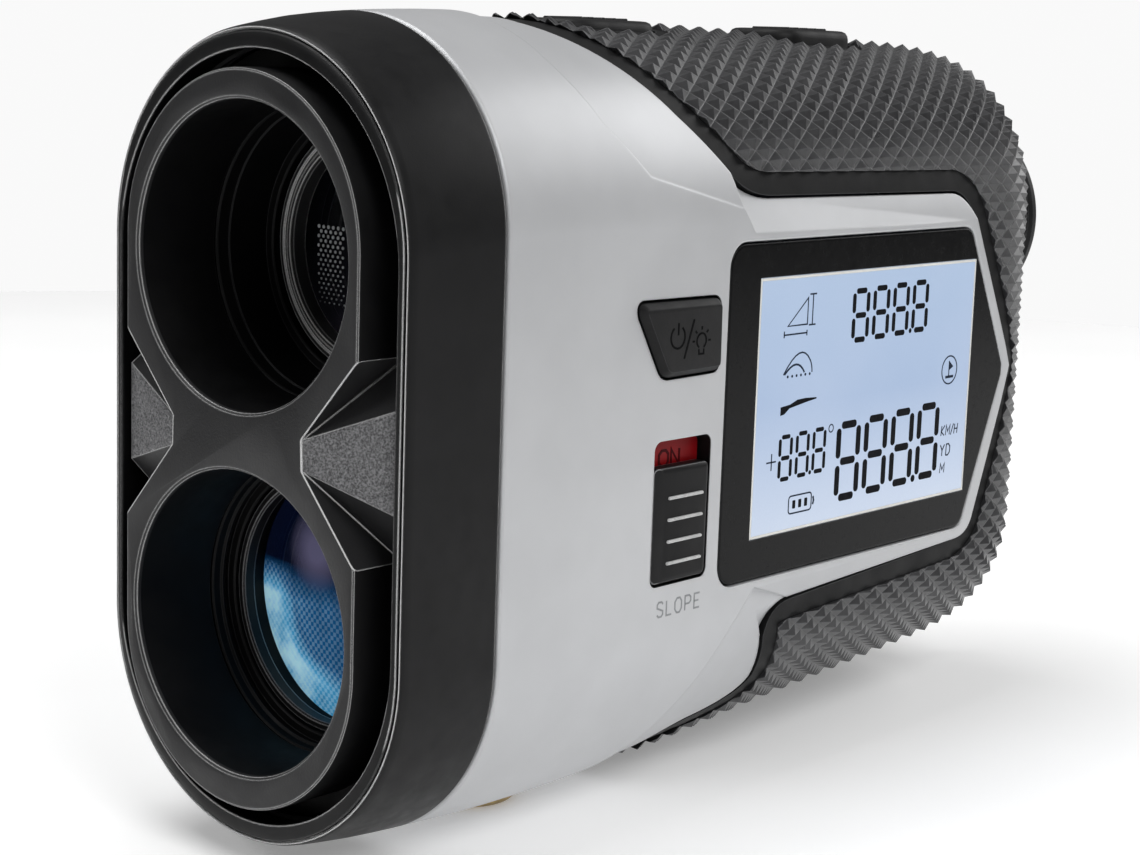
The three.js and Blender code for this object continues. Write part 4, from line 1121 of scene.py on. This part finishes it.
def build_controls():
    face = 21.05
    levels = ((17.9, 0), (20.35, 0), (20.5, -0.08), (face - 0.08, -0.5), (face - 0.02, -0.56), (face, -0.68))
    cap = hull([(x, y, z) for x, grow in levels for y, z in offset(POWER, grow)])
    add_piece("power_key", cap, "button_rubber", body="power_button", replaces=["power_button"], smooth=22)
    lamp = (40.1, 8.9)
    marks = []
    for width, points in (
        (0.22, arc((36.3, 9.5), 1.1, 125, 415, 24)), (0.22, [(36.35, 9.7), (36.35, 10.9)]),
        (0.24, [(37.4, 7.3), (38.8, 11.1)]), (0.2, arc(lamp, 0.75, -60, 240, 20)),
        (0.2, [(39.7, 8.1), (39.75, 7.6), (40.5, 7.6), (40.5, 8.1)]),
        *((0.2, arc(lamp, 1.1, a, a, 0) + arc(lamp, 1.45, a, a, 0)) for a in (0, 45, 90, 135, 180)),
    ):
        marks.append(stroke(points, width, (face - 0.03, face + 0.025)))
    add_piece("power_key_marks", merge(*marks), "button_rubber", "dark_ink", body="power_button")

    bed = slab(X, SWITCH, [(18.5, 0), (18.75, 0), (18.8, -0.05)])
    add_piece("switch_bed", bed, "red_plastic", replaces=["slope_bed"])
    on = word("ON", 36.9, -3.75, 1.6, 0.3, (18.78, 18.84), space=0.3, wide=1.3)
    add_piece("switch_word", on, "red_plastic", "red_ink")

    low, high = -15.2, -3.5
    levels = [(19.1, 0), (20.1, 0), (20.3, -0.08), (20.42, -0.25), (20.5, -0.5)]
    knob = to_object(slab(X, rounded(34.6, 43.1, low, high, 0.7), levels))
    front_slope = ((19.9, 34), (21.5, 34), (21.5, 36.3), (20.5, 36.05))
    cut(knob, hull([(x, y, z) for z in (low - 1, high + 1) for x, y in front_slope]))
    add_piece("slope_slider", knob, "black_plastic", body="slope_knob", replaces=["slope_knob"], smooth=25)
    lines = []
    for z in (-13.2 + 2.2 * i for i in range(4)):
        outline = rounded(36.5, 42, z - 0.16, z + 0.16, 0.15, 4)
        lines.append(slab(X, outline, [(20.3, 0), (20.62, 0), (20.72, -0.05)]))
    add_piece("slope_slider_lines", merge(*lines), "black_plastic", "line_paint", body="slope_knob")
    slope = word("SLOPE", 35.7, -18.6, 1.5, 0.2, (20.26, 20.315), space=0.38)
    add_piece("slope_word", slope, "silver_paint", "faint_ink")

    for name, middle in TOP_BUTTONS.items():
        levels = [(37.4, 0), (38.9, 0), (39.35, -0.1), (39.7, -0.35), (39.86, -0.75), (39.9, -1.2)]
        add_piece(name + "_cap", slab(Z, button_outline(middle), levels), "button_rubber", body=name,
                  replaces=[name], smooth=40)
        ribs = []
        for y in (middle - 3.6 + 1.8 * i for i in range(5)):
            outline = rounded(-2.6, 2.6, y - 0.28, y + 0.28, 0.26, 4)
            ribs.append(slab(Z, outline, [(39.6, 0), (40.02, 0), (40.12, -0.1)]))
        add_piece(name + "_ribs", merge(*ribs), "button_rubber", body=name)


# -------- rear end and underside


def build_rear():
    tube_profile = [(10.9, 84.5), (12.6, 84.5), (12.6, 112.9), (12.4, 113.2), (10.9, 113.2)]
    turned("eyepiece_tube", tube_profile, UPPER_Z, "black_plastic", replaces=["eyepiece_barrel"])

    teeth, steps = 36, 8
    rings = []
    for y, rise in ((113.5, 0.0), (113.65, 0.12), (113.9, 0.45), (116.5, 0.45), (116.8, 0.12), (117, 0.0)):
        ring = []
        for i in range(teeth * steps):
            phase = (i % steps) / steps
            radius = 12.95 + rise * max(0.0, math.sin(math.pi * min(phase / 0.6, 1.0)))
            a = 2 * math.pi * i / (teeth * steps)
            ring.append((radius * math.cos(a), y, UPPER_Z + radius * math.sin(a)))
        rings.append(ring)
    ring = cut(to_object(stack(rings)), bore(UPPER_Z, 10.9, 113, 118, 96))
    add_piece("diopter_grip", ring, "black_plastic", body="diopter", replaces=["diopter_ring"], smooth=40)

    cup = [(9.4, 117.3), (12.3, 117.3), (12.6, 117.5), (12.75, 117.9), (12.55, 118.2), (12.6, 118.45),
           (12.9, 118.8), (12.9, 119.4), (12.75, 119.85), (12.4, 120.15), (11.95, REAR), (11.5, 120.15),
           (11.2, 119.9), (10.95, 119.3), (10.6, 118.8), (10.0, 118.5), (9.5, 118.3), (9.35, 118.0)]
    turned("eyecup_rubber", cup, UPPER_Z, "button_rubber", body="diopter", replaces=["eyecup"], smooth=40)
    cell = [(8.9, 103), (10.6, 103), (10.6, 115), (10.45, 115.2), (9.1, 115.2), (8.95, 115), (8.75, 114.8),
            (8.7, 114.65), (8.9, 114.6), (8.9, 111.8), (8.2, 111.8), (8.2, 110.8), (8.9, 110.8)]
    turned("focus_tube", cell, UPPER_Z, "black_plastic", body="focus", replaces=["focus_cell"])
    lens("ocular_lens", UPPER_Z, 8.5, 113.1, 114.6, "optical_glass", 1.1, 0.3, body="focus",
         replaces=["eye_lens"])

    flap = rounded(-8.3, 8.3, PORT_Z - 4.1, PORT_Z + 4.1, 1.4)
    plug = rounded(-4.2, 4.2, PORT_Z - 1.3, PORT_Z + 1.3, 0.5)
    tab = rounded(-2.4, 2.4, PORT_Z + 2.5, PORT_Z + 3.3, 0.35)
    hinge = circle((111.9, PORT_Z - 4.5), 0.7, 24)
    cover = merge(
        slab(Y, flap, [(111.2, -0.1), (111.3, 0), (112.3, 0), (112.5, -0.15), (112.6, -0.4)]),
        slab(Y, plug, [(109.6, -0.1), (109.8, 0), (111.3, 0)]),
        prism(X, hinge, -6, 6),
        slab(Y, tab, [(112.4, 0), (112.8, 0), (112.9, -0.1)]),
    )
    add_piece("port_flap", cover, "button_rubber", body="port_cover", replaces=["port_cover"], smooth=30)

    path = [(109.4, -29.4), (113, -29.4)] + arc((116.2, -27.4), 2, -90, 0, 10) + [(118.2, -25)]
    path += arc((116.2, -22.6), 2, 0, 90, 10) + [(113, -20.6), (109.4, -20.6)]
    add_piece("lanyard_wire", tube(path, 0.9), "steel", replaces=["lanyard_loop"], smooth=40)

    insert = [(5.5, -33.4), (5.5, -39.9), (5.2, BASE), (3.6, BASE), (3.2, BASE + 0.4)]
    for z in (-39.2 + i * 0.65 for i in range(7)):
        insert += [(3.15, z), (3.15, z + 0.08), (2.75, z + 0.32), (2.75, z + 0.4)]
    insert += [(3.15, -34.6), (0.001, -34.6), (0.001, -33.4)]
    rings = [[(x, y, z) for x, y in circle((0, TRIPOD_Y), radius, 64)] for radius, z in insert]
    add_piece("tripod_socket", stack(rings, cyclic=True), "brass", replaces=["tripod_insert"], smooth=30)


def dress_nodes():
    """Gives the CAD nodes their finishes, and a small bevel to those that are still shown."""
    finish = {row["node"]: row["material_slot"] for row in frame["record"]["subparts"]}
    for name, item in frame["nodes"].items():
        item.data.materials.clear()
        item.data.materials.append(MATERIALS[finish[name]])
        if not item.hide_render:
            soften(item, 0.12)


# -------- stage, light and camera, in metres


def build_floor():
    floor = to_object(([(x, y, 0) for x, y in circle((0, 0), 0.46, 128)], [tuple(range(128))]), "floor")
    floor.location.z = -0.0002
    s = Shader("floor_paper", (0.86, 0.86, 0.86, 1), 0.75)
    s.color(s.mix(s.ramp(s.noise(40, 3), 0.3, 0.7), (0.85, 0.85, 0.85, 1), (0.88, 0.88, 0.88, 1)))
    s.glow(WHITE, 0.25)
    floor.data.materials.append(s.mat)


def build_lights():
    """A white world, brighter to the camera than to the object, and four soft lamps."""
    world = bpy.data.worlds.new("studio")
    scene.world = world
    world.use_nodes = True
    tree = world.node_tree
    background = tree.nodes["Background"]
    background.inputs["Color"].default_value = WHITE
    path = tree.nodes.new("ShaderNodeLightPath")
    level = tree.nodes.new("ShaderNodeMapRange")
    level.inputs["To Min"].default_value = 0.15
    level.inputs["To Max"].default_value = 0.95
    tree.links.new(path.outputs["Is Camera Ray"], level.inputs["Value"])
    tree.links.new(level.outputs["Result"], background.inputs["Strength"])

    centre = Vector((0, 0, 0.04))
    for name, place, size, power in (
        ("key", (-0.2, -0.12, 0.85), 0.6, 4.4),
        ("side", (0.72, -0.25, 0.66), 0.5, 3.9),
        ("front", (-0.3, -0.7, 0.55), 0.3, 1.3),
        ("rear", (0.25, 0.8, 0.5), 0.6, 2.6),
    ):
        light = bpy.data.lights.new(name, "AREA")
        light.shape = "DISK"
        light.size = size
        light.energy = power
        item = bpy.data.objects.new(name, light)
        item.location = place
        item.rotation_euler = (centre - Vector(place)).to_track_quat("-Z", "Y").to_euler()
        scene.collection.objects.link(item)


def build_camera():
    camera = bpy.data.cameras.new("camera")
    camera.lens = 71.27
    camera.sensor_width = 36
    camera.clip_start, camera.clip_end = 0.01, 20
    azimuth, elevation, roll = (math.radians(v) for v in (40.4929, 9.5028, 1.94256))
    level = math.cos(elevation)
    back = Vector((math.sin(azimuth) * level, -math.cos(azimuth) * level, math.sin(elevation)))
    right = Vector((math.cos(azimuth), math.sin(azimuth), 0))
    up = back.cross(right)
    axis_x = right * math.cos(roll) + up * math.sin(roll)
    axis_y = up * math.cos(roll) - right * math.sin(roll)
    turn = Matrix((axis_x, axis_y, back)).transposed().to_4x4()
    item = bpy.data.objects.new("camera", camera)
    item.matrix_world = Matrix.Translation((0.154805, -0.195329, 0.076946)) @ turn
    scene.collection.objects.link(item)
    scene.camera = item
    scene.view_settings.view_transform = "Standard"


build_front()
build_ramp_grain()
build_optics()
build_shells()
build_grip()
build_knurl()
build_display()
build_controls()
build_rear()
dress_nodes()
build_floor()
build_lights()
build_camera()
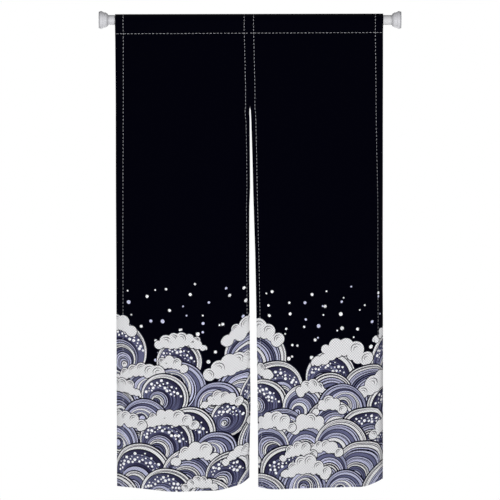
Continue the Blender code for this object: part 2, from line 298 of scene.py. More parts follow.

_ _ _ _ _ _ _

Identify each line in the entries with the word "Blender" and copy it.

Exercise response:
The three.js and Blender code for this object continues. Write part 4, from line 1121 of scene.py on. This part finishes it.
Continue the Blender code for this object: part 2, from line 298 of scene.py. More parts follow.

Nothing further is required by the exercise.